Only the lines from the one containing "hide_parts(self.node)" down to the one containing "towards both edges." should be printed, exactly as they stand, ends included.

▶ Source material
____________________

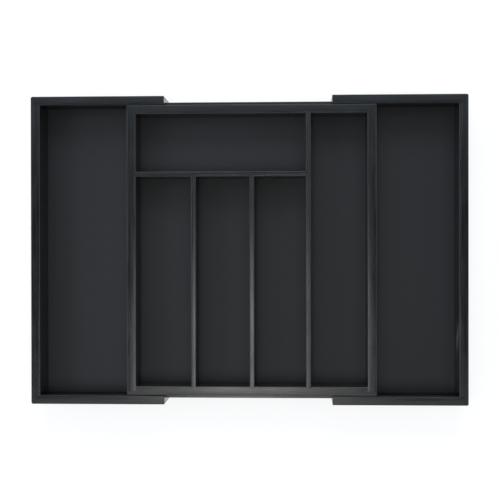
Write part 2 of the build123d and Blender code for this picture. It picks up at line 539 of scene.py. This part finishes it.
@dataclass(frozen=True)
class DrawnSteel:
    """Bright drawn steel wire, cut and headed into pins and brads.

    Drawing and heading leave it a fine, uneven skin with a slightly dull shine.
    """

    metal: str = "#b8babc"
    metal_dull: str = "#9c9ea1"
    roughness: float = 0.32
    roughness_spread: float = 0.06
    skin_size: float = 0.25 * MILLIMETRE
    skin_height: float = 0.002 * MILLIMETRE

    def material(self) -> bpy.types.Material:
        """Makes the steel.

        Returns:
            The material.
        """
        material, tree = new_material("drawn_steel")
        place = add(tree, "TexCoord").outputs["Object"]
        skin = add(tree, "TexNoise", {"Vector": place, "Scale": 1 / self.skin_size}).outputs[0]
        colour = add(
            tree,
            "Mix",
            {"Factor": skin, "A": linear(self.metal), "B": linear(self.metal_dull)},
            data_type="RGBA",
        ).outputs["Result"]
        rough = (self.roughness - self.roughness_spread, self.roughness + self.roughness_spread)
        relief = add(tree, "Math", {0: skin, 1: self.skin_height}, operation="MULTIPLY").outputs[0]
        join_surface(tree, colour, skin, rough, relief, Metallic=1.0)
        return material


@dataclass
class Board:
    """A wooden board: a merged copy of its CAD node, crowned along its top and lacquered.

    Attributes:
        node: The CAD node that the board stands for.
        body: The body that it rides on.
        grain: Which way it runs.
        crown: How far the crown's edges lie below its middle.
        lacquer: The finish.
        painted_highlight: A painted highlight on it, or None.
        slot: The record's material slot, which is not used.
        edge_radius: The radius of its eased edges.
        crown_depth: How far down from the top the crown moves the board, past its eased edges.
        weld_distance: Points nearer to each other than this are one.
        smooth_angle: Faces that meet at less than this angle, in radians, are shaded as one.
        strips_a_side: How many strips the crown has on each side of its middle.
        low: The lowest corner of its box.
        high: The highest corner of its box.
        middle: The middle of its box.
        width: Its thickness, seen from above.
    """

    node: str
    body: str
    grain: Grain
    crown: float
    lacquer: SatinBlackLacquer = SatinBlackLacquer()
    painted_highlight: PaintedHighlight | None = None
    slot: str = "black_lacquered_wood"
    edge_radius: float = 0.8 * MILLIMETRE
    crown_depth: float = 1.6 * MILLIMETRE
    weld_distance: float = 0.001 * MILLIMETRE
    smooth_angle: float = math.radians(30)
    strips_a_side: int = 4
    low: Vector = field(init=False)
    high: Vector = field(init=False)
    middle: Vector = field(init=False)
    width: float = field(init=False)

    def __post_init__(self) -> None:
        """Takes the board's place and width from its CAD node."""
        self.low, self.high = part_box(self.node)
        self.middle = (self.low + self.high) / 2
        self.width = (self.high - self.low).dot(self.grain.across)

    def build(self) -> bpy.types.Object:
        """Makes the board, puts it on its body and dresses it.

        Returns:
            The board.
        """
        shape = bmesh.new()
        shape.from_mesh(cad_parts[self.node].data)
        bmesh.ops.remove_doubles(shape, verts=shape.verts, dist=self.weld_distance)
        self.crown_top(shape)
        self.mark_smooth(shape)
        piece = new_piece(f"{self.node}_board", shape)
        weighted = piece.modifiers.new("weighted_normals", "WEIGHTED_NORMAL")
        weighted.keep_sharp = True
        dress(piece, self.lacquer.material(self.node, self.middle, self.width, self.grain, self.painted_highlight))
        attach(piece, self.body)
        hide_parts(self.node)
        return piece

    def crown_top(self, shape: bmesh.types.BMesh) -> None:
        """Cuts the level top into strips along the board and lowers them towards both edges.

        Args:
            shape: The board's shape, which is changed.
        """
        across = self.grain.across
        reach = self.width / 2 - self.edge_radius
        for strip in range(1 - self.strips_a_side, self.strips_a_side):
            top = [face for face in shape.faces if self.is_top(face)]
            edges = {edge for face in top for edge in face.edges}
            corners = {corner for face in top for corner in face.verts}
            bmesh.ops.bisect_plane(
                shape,
                geom=[*top, *edges, *corners],
                dist=self.weld_distance,
                plane_co=self.middle + across * (reach * strip / self.strips_a_side),
                plane_no=across,
            )
        for corner in shape.verts:
            if corner.co.z > self.high.z - self.crown_depth:
                off_middle = (corner.co - self.middle).dot(across) / (self.width / 2)
                corner.co.z -= self.crown * off_middle**2

    def is_top(self, face: bmesh.types.BMFace) -> bool:
        """Whether a face is part of the board's level top."""
        return face.calc_center_median().z > self.high.z - self.weld_distance

    def mark_smooth(self, shape: bmesh.types.BMesh) -> None:
        """Shades the faces smooth, with a hard line only at the true corners.

        Args:
            shape: The board's shape, which is changed.
        """
        for face in shape.faces:
            face.smooth = True
        for edge in shape.edges:
            edge.smooth = edge.is_manifold and edge.calc_face_angle() < self.smooth_angle


@dataclass
class Panel:
    """A floor panel: its CAD node, painted matt black.

    Attributes:
        node: The CAD node.
        grain: Which way its veneer runs.
        paint: The finish.
        slot: The record's material slot, which is not used.
    """

    node: str
    grain: Grain = Grain.ALONG_Y
    paint: MattBlackPanel = MattBlackPanel()
    slot: str = "black_floor_panel"

    def build(self) -> bpy.types.Object:
        """Dresses the panel.

        Returns:
            The panel.
        """
        low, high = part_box(self.node)
        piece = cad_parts[self.node]
        dress(piece, self.paint.material(self.node, (low + high) / 2, self.grain))
        return piece


@dataclass
class CentreTray:
    """The centre tray: four boards round its floor, four dividers, two runners, pins and brads."""

    body: str = "centre_tray"
    wall_crown: float = 0.11 * MILLIMETRE
    divider_crown: float = 0.06 * MILLIMETRE
    runner_crown: float = 0.0

    # The dividers were sprayed one by one, and their gloss differs a little
    cross_lacquer: SatinBlackLacquer = SatinBlackLacquer(roughness=0.25)
    long_lacquer: SatinBlackLacquer = SatinBlackLacquer(roughness=0.28)
    short_lacquer: SatinBlackLacquer = SatinBlackLacquer(roughness=0.225)

    steel: DrawnSteel = DrawnSteel()
    steel_slot: str = "steel_pins"

    def build(self) -> list[bpy.types.Object]:
        """Builds and dresses every piece of the centre tray."""
        return [*self.walls(), *self.dividers(), *self.runners(), self.floor(), *self.hardware()]

    def walls(self) -> list[bpy.types.Object]:
        """Builds the two rails and the two side walls.

        Returns:
            The four boards.
        """
        runs = {
            "centre_back_rail": Grain.ALONG_X,
            "centre_front_rail": Grain.ALONG_X,
            "centre_left_wall": Grain.ALONG_Y,
            "centre_right_wall": Grain.ALONG_Y,
        }
        return [Board(node, self.body, grain, self.wall_crown).build() for node, grain in runs.items()]

    def dividers(self) -> list[bpy.types.Object]:
        """Builds the cross divider, the long divider and the two short ones.

        Returns:
            The four dividers.
        """
        runs = {
            "cross_divider": (Grain.ALONG_X, self.cross_lacquer),
            "long_divider": (Grain.ALONG_Y, self.long_lacquer),
            "left_short_divider": (Grain.ALONG_Y, self.short_lacquer),
            "right_short_divider": (Grain.ALONG_Y, self.short_lacquer),
        }
        return [
            Board(node, self.body, grain, self.divider_crown, lacquer).build()
            for node, (grain, lacquer) in runs.items()
        ]

    def runners(self) -> list[bpy.types.Object]:
        """Builds the strips that slide in the wings' grooves."""
        nodes = ("back_runner", "front_runner")
        return [Board(node, self.body, Grain.ALONG_X, self.runner_crown).build() for node in nodes]

    def floor(self) -> bpy.types.Object:
        """Paints the floor panel."""
        return Panel("centre_floor_panel").build()

    def hardware(self) -> list[bpy.types.Object]:
        """Dresses the stop pins and the brads.

        Returns:
            The pins and the brads.
        """
        steel = self.steel.material()
        pieces = [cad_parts[node] for node in ("stop_pins", "floor_brads")]
        for piece in pieces:
            dress(piece, steel)
        return pieces


@dataclass
class Wing:
    """A wing that pulls out: an end wall and two rails round a floor panel.

    Attributes:
        side: "left" or "right", as the nodes and the body are named.
        crown: How far the crown's edges lie below its middle.
        painted_highlight: A painted highlight on the end wall, or None.
    """

    side: str
    crown: float = 0.11 * MILLIMETRE
    painted_highlight: PaintedHighlight | None = None

    def build(self) -> list[bpy.types.Object]:
        """Builds and dresses every piece of the wing.

        Returns:
            The three boards and the floor panel.
        """
        body = f"{self.side}_wing"
        runs = {
            "end_wall": Grain.ALONG_Y,
            "back_rail": Grain.ALONG_X,
            "front_rail": Grain.ALONG_X,
        }
        # The end wall carries the painted highlight, a pale streak on its inside
        painted_highlights = {"end_wall": self.painted_highlight}
        boards = [
            Board(f"{body}_{part}", body, grain, self.crown, painted_highlight=painted_highlights.get(part)).build()
            for part, grain in runs.items()
        ]
        return [*boards, Panel(f"{body}_floor_panel").build()]


@dataclass(frozen=True)
class SoftLamp:
    """A softbox that faces the tray.

    Attributes:
        name: What it is called.
        place: Its middle.
        width: Its width.
        depth: Its depth.
        brightness: How bright its face looks, where 1 is white.
        colour: The colour of its light.
        aim: The point that it faces.
    """

    name: str
    place: tuple[float, float, float]
    width: float
    depth: float
    brightness: float
    colour: str
    aim: tuple[float, float, float] = (0.0, 0.0, 0.05)

    def build(self) -> bpy.types.Object:
        """Makes the lamp.

        Returns:
            The lamp.
        """
        light = bpy.data.lights.new(self.name, "AREA")
        light.shape = "RECTANGLE"
        light.size = self.width
        light.size_y = self.depth

        # A face of brightness 1 sends out pi watts a square metre
        light.energy = self.brightness * math.pi * self.width * self.depth
        light.color = linear(self.colour)[:3]
        lamp = new_object(self.name, light)
        lamp.location = self.place
        lamp.rotation_euler = (Vector(self.aim) - Vector(self.place)).to_track_quat("-Z", "Y").to_euler()
        return lamp


@dataclass
class Studio:
    """The floor, the world, the lamps and the camera."""

    # A wide pale table top that runs out to the horizon
    floor_radius: float = 14.0
    floor_gap: float = 0.3 * MILLIMETRE
    floor_sides: int = 64
    floor_colour: str = "#8c8c8c"

    # The lamps add to the floor's own glow near the tray, and beyond their reach it glows more
    glow_near: float = 0.7
    glow_far: float = 3.0
    near_glow: float = 0.81
    far_glow: float = 1.0

    # The room is white round the sides and dark overhead, where only the lamps hang
    room_colour: str = "#ffffff"
    side_light: float = 1.0
    overhead_light: float = 0.05

    # The sine of the angle above the horizon where the sides end, and where overhead starts
    sides_end: float = 0.25
    overhead_starts: float = 0.6

    # The camera of the photograph, above the tray and a little to its right, with its tilt in degrees
    camera_place: tuple[float, float, float] = (0.05705, 0.00739, 1.35218)
    camera_tilt: tuple[float, float, float] = (-0.321, 2.404, -0.088)

    # Its focal length and its sensor's width, in millimetres
    lens: float = 79.64
    sensor_width: float = 36.0

    # The name, middle, width, depth, brightness and colour of each lamp
    lamps: tuple[SoftLamp, ...] = (
        SoftLamp("key_softbox", (-0.10, -0.31, 2.45), 0.44, 0.52, 5.8, "#fffefa"),
        SoftLamp("front_strip", (0.0, -0.85, 2.45), 2.7, 0.7, 1.1, "#ffffff"),
        SoftLamp("back_strip", (0.0, 0.80, 2.45), 2.7, 0.9, 0.75, "#e6f5ff"),
        SoftLamp("back_softbox", (0.0, 2.0, 1.9), 1.8, 1.2, 4.8, "#edf4ff"),
        SoftLamp("left_softbox", (-2.1, 0.0, 1.7), 1.4, 1.8, 3.4, "#e6f1ff"),
        SoftLamp("right_softbox", (2.3, 0.0, 1.3), 1.4, 1.8, 1.9, "#eef8ff"),
    )

    def build(self) -> list[bpy.types.Object]:
        """Builds the whole studio."""
        self.light_room()
        return [self.floor(), *[lamp.build() for lamp in self.lamps], self.camera()]

    def floor(self) -> bpy.types.Object:
        """Lays the floor.

        Returns:
            The floor.
        """
        shape = bmesh.new()
        bmesh.ops.create_circle(shape, cap_ends=True, segments=self.floor_sides, radius=self.floor_radius)
        bmesh.ops.translate(shape, verts=shape.verts, vec=(0, 0, -self.floor_gap))
        piece = new_piece("pale_floor", shape)
        dress(piece, self.floor_material())
        return piece

    def floor_material(self) -> bpy.types.Material:
        """Makes the pale floor, whose own glow only the camera, gloss and glass see.

        Returns:
            The material.
        """
        material, tree = new_material("pale_floor")
        place = add(tree, "TexCoord").outputs["Object"]
        away = add(tree, "VectorMath", {0: place}, operation="LENGTH").outputs["Value"]
        strength = add(
            tree,
            "MapRange",
            {
                "Value": away,
                "From Min": self.glow_near,
                "From Max": self.glow_far,
                "To Min": self.near_glow,
                "To Max": self.far_glow,
            },
        ).outputs["Result"]
        path = add(tree, "LightPath").outputs
        seen = add(
            tree, "Math", {0: path["Is Camera Ray"], 1: path["Is Glossy Ray"]}, operation="ADD"
        ).outputs[0]
        seen = add(tree, "Math", {0: seen, 1: path["Is Transmission Ray"]}, operation="ADD").outputs[0]
        glow = add(tree, "Math", {0: seen, 1: strength}, operation="MULTIPLY").outputs[0]
        paper = add(tree, "BsdfDiffuse", {"Color": linear(self.floor_colour)})
        light = add(tree, "Emission", {"Color": linear(self.room_colour), "Strength": glow})
        both = add(tree, "AddShader", {0: paper.outputs[0], 1: light.outputs[0]})
        add(tree, "OutputMaterial", {"Surface": both.outputs[0]})
        return material

    def light_room(self) -> None:
        """Lights the room evenly from its sides and more weakly from overhead."""
        world = bpy.data.worlds.new("room")
        world.use_nodes = True
        tree = world.node_tree
        tree.nodes.clear()
        direction = add(tree, "TexCoord").outputs["Generated"]
        height = add(tree, "SeparateXYZ", {"Vector": direction}).outputs["Z"]
        strength = add(
            tree,
            "MapRange",
            {
                "Value": height,
                "From Min": self.sides_end,
                "From Max": self.overhead_starts,
                "To Min": self.side_light,
                "To Max": self.overhead_light,
            },
        ).outputs["Result"]
        light = add(tree, "Background", {"Color": linear(self.room_colour), "Strength": strength})
        add(tree, "OutputWorld", {"Surface": light.outputs[0]})
        bpy.context.scene.world = world

    def camera(self) -> bpy.types.Object:
        """Places the camera of the photograph.

        Returns:
            The camera.
        """
        data = bpy.data.cameras.new("photo_camera")
        data.sensor_width = self.sensor_width
        data.lens = self.lens
        camera = new_object("photo_camera", data)
        camera.location = self.camera_place
        camera.rotation_euler = [math.radians(angle) for angle in self.camera_tilt]
        bpy.context.scene.camera = camera
        return camera


def end_wall_highlight() -> PaintedHighlight:
    """Works out the painted highlight: a light streak on the right wing's end wall, inside.

    Returns:
        The streak.
    """
    inner_corner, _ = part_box("right_wing_end_wall")
    return PaintedHighlight(
        face=inner_corner.x,
        along=-105 * MILLIMETRE,
        up=33 * MILLIMETRE,
        length=96 * MILLIMETRE,
        height=30 * MILLIMETRE,
        reach=4 * MILLIMETRE,
        slant=math.radians(26),
    )


def main() -> None:
    """Builds the tray's sub-assemblies and the studio in order, and reports each piece."""
    logging.basicConfig(level=logging.INFO, format="%(name)s: %(message)s")
    bpy.context.scene.view_settings.view_transform = "Standard"
    for assembly in (CentreTray(), Wing("left"), Wing("right", painted_highlight=end_wall_highlight())):
        for piece in assembly.build():
            log.info("%s: %d faces", piece.name, len(piece.data.polygons))
    for item in Studio().build():
        log.info("studio: %s", item.name)


if __name__ == "__main__":
    main()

____________________

▶ Output
        hide_parts(self.node)
        return piece

    def crown_top(self, shape: bmesh.types.BMesh) -> None:
        """Cuts the level top into strips along the board and lowers them towards both edges.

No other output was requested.